По существу, М. Я. Герценштейна нельзя причислить к “стоявшим в стороне”. Действительность упорно и настойчиво напоминала ему о его еврейском происхождении. Цель и стремление всей его жизни было занять в науке то положение, на какое он — по своему знанию и дарованию — мог рассчитывать. Перейдя “рубикон” при женитьбе, он как бы устранил главное препятствие — еврейство. Но университет, как заколдованный, не давался ему. Такой министр просвещения, как Боголепов, сам профессор и понимавший значение Герценштейна, находил, что до седьмого поколения не надо давать еврею университетской кафедры. Этот же министр, когда я послан был к нему бароном Д. Г. Гинцбургом просить у него разрешить ремесленные школы, на каковые Гиршевский фонд [272] ассигновал большие суммы, сказал мне: “Не надо нам еврейских ремесленных школ”. И никакие доводы мои ни к чему не привели. Он назначил мне 15 минут для разговора, но уже после первых пяти минут, чувствуя, что предо мною стена, которую ничем не пробьешь, и в глубине души огорченный и негодующий на такую тупость, я — против всякого этикета — встал и простился с ним.
Невозможность попасть в университет — вторая “трагедия” Герценштейна. Он не переставал работать, посвящая все вечера науке. Но жизнь предъявляла свои требования. Семья — надо было позаботиться о ней. И вот “кабинетный ученый” принимает скромное место в Поляковском земельном банке [273], чтобы вскоре занять центральное место секретаря и руководителя банка. Материально это больше чем удовлетворяло, но духовно и душевно это было чуждо “кабинетному ученому”. Третья трагедия.

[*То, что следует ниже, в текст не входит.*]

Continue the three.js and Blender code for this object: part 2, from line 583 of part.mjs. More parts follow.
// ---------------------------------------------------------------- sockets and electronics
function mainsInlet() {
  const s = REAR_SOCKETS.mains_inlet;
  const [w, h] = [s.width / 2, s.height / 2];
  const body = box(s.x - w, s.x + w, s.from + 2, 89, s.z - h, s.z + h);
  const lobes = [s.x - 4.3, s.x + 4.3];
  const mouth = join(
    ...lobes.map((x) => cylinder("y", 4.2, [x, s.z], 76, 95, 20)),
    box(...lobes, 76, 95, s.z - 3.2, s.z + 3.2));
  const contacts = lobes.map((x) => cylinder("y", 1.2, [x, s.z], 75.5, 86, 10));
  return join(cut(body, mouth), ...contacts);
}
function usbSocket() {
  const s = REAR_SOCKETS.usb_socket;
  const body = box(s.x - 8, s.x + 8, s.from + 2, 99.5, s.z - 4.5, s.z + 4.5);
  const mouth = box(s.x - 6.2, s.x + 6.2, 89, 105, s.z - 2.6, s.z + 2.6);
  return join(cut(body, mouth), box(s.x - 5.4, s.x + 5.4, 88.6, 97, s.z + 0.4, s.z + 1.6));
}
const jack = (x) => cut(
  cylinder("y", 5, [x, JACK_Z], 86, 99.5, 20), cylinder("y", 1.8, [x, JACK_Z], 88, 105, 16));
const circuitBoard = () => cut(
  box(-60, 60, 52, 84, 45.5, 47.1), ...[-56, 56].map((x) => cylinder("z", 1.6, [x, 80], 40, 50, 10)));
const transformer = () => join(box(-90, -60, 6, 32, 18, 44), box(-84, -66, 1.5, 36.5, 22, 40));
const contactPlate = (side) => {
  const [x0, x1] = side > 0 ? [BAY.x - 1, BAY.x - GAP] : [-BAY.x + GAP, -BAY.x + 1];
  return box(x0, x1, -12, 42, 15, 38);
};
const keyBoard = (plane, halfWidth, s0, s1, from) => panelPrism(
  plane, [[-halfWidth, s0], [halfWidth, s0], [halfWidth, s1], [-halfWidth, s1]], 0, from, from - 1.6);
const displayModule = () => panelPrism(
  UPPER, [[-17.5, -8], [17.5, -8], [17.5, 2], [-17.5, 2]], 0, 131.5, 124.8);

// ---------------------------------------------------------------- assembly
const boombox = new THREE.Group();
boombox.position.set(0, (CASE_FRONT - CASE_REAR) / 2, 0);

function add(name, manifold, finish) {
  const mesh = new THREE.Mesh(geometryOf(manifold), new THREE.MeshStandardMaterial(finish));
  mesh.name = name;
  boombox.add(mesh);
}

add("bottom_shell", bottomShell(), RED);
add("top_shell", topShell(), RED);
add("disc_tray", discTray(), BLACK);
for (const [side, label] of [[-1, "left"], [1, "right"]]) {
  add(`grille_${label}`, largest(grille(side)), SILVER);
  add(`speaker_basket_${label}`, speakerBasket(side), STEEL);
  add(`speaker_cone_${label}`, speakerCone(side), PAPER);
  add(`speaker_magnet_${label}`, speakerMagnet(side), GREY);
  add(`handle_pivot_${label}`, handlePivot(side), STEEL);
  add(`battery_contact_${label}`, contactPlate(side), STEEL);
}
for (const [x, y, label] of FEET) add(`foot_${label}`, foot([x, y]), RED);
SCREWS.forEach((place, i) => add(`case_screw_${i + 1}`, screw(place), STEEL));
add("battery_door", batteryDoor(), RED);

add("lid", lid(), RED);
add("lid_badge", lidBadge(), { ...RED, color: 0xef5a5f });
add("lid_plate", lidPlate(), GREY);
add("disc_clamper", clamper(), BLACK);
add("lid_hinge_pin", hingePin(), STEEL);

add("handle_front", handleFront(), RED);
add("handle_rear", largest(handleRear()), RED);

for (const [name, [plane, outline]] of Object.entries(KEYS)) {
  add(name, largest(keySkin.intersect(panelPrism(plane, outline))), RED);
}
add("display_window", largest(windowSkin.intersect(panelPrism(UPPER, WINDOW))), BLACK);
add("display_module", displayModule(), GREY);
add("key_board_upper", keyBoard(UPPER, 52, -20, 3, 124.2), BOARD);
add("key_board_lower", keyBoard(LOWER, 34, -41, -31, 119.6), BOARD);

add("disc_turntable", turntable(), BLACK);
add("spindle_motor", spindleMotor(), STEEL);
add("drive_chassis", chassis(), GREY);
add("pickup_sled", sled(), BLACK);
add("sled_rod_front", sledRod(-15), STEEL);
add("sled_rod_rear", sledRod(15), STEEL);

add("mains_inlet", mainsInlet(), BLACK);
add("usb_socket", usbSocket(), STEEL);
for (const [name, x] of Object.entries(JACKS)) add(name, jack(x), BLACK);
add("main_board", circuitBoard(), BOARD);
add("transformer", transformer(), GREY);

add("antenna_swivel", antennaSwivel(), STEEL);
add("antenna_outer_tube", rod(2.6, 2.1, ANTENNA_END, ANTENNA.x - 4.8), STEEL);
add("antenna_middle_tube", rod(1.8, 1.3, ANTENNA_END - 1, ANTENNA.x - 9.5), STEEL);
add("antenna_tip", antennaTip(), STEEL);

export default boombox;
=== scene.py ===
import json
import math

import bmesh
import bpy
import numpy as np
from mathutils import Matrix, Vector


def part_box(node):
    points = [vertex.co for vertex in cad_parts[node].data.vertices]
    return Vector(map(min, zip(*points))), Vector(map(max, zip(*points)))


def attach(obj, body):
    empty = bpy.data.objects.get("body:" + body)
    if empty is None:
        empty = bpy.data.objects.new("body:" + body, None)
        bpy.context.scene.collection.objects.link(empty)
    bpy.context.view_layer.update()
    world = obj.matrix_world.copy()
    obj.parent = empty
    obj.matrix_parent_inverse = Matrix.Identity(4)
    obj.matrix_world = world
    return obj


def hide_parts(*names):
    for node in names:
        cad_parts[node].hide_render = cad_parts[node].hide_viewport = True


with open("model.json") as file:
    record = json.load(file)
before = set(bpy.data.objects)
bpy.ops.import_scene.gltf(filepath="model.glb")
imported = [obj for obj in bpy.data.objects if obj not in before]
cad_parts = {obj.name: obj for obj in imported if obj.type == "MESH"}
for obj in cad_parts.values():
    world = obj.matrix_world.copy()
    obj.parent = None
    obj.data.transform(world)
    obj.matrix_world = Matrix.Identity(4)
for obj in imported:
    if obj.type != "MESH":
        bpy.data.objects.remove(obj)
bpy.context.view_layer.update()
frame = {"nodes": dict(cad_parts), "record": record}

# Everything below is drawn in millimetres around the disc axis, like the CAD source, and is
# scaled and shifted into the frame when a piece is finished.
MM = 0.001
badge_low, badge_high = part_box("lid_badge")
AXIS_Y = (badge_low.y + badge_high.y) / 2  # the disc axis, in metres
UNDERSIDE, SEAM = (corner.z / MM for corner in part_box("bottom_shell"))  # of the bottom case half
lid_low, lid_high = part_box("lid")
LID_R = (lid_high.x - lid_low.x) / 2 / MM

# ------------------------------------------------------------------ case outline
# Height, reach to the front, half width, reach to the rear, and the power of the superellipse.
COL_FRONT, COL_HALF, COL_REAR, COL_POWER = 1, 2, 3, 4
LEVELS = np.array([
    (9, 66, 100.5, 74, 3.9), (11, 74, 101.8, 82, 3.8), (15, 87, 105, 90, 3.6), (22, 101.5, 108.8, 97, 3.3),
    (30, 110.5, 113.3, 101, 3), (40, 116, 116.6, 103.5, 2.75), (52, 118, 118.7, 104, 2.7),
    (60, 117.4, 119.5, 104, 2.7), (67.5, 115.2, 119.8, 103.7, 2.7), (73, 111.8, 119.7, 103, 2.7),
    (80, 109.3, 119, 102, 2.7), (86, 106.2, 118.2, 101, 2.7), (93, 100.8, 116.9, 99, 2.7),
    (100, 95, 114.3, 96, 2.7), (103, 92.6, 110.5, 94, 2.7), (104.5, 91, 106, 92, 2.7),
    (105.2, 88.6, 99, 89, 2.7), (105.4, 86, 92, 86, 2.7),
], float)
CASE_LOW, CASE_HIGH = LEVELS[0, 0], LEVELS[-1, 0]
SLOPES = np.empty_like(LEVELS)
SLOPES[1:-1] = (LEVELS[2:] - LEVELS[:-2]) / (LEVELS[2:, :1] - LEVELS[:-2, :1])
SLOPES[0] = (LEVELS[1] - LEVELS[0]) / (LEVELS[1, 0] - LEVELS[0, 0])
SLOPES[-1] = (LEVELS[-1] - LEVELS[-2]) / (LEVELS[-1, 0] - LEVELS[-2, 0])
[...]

Как раз в этот период состоялось наше знакомство. Не зная почему, я с первого момента как — то сразу понял душевное состояние Мих[аила] Яковлевича] и сумел, не касаясь больных мест, находить то общее, что нам обоим было дорого. А дорого нам было многое. И общие российские дела, и специально еврейские. Его ясный ум освещал все необычайно ярко. Политико эконом, он видел вещи, как они есть на самом деле. Я же на многое смотрел как артист — художник. И этот контраст нас особенно сближал. Его интересы, интересы ученого, стали мне близки, и я мечтал содействовать ему в его стремлении попасть в университет. Он же стал интересоваться моей общественной и музыкальной деятельностью и всегда шел навстречу, когда в этом была надобность. Так, например, прихожу к Мих[аилу] Яковлевичу] по поводу членского взноса в “0[бщест]во просвещения] евреев”. Издавна он платил 3 рубля [в год], и это делалось механически. Но когда я посвятил его в деятельность общества, для которой нужны средства, и просил его увеличить свой членский взнос, то он спросил: “Сколько назначить?" — “Ну, хотя бы 10 р[ублей] в год”, — сказал я. “А против 100 р[ублей] вы ничего не будете иметь?” — спросил он меня и стал ежегодно платить 100 р. Все это он делал просто, без всякой рисовки и с какою — то трогательной готовностью.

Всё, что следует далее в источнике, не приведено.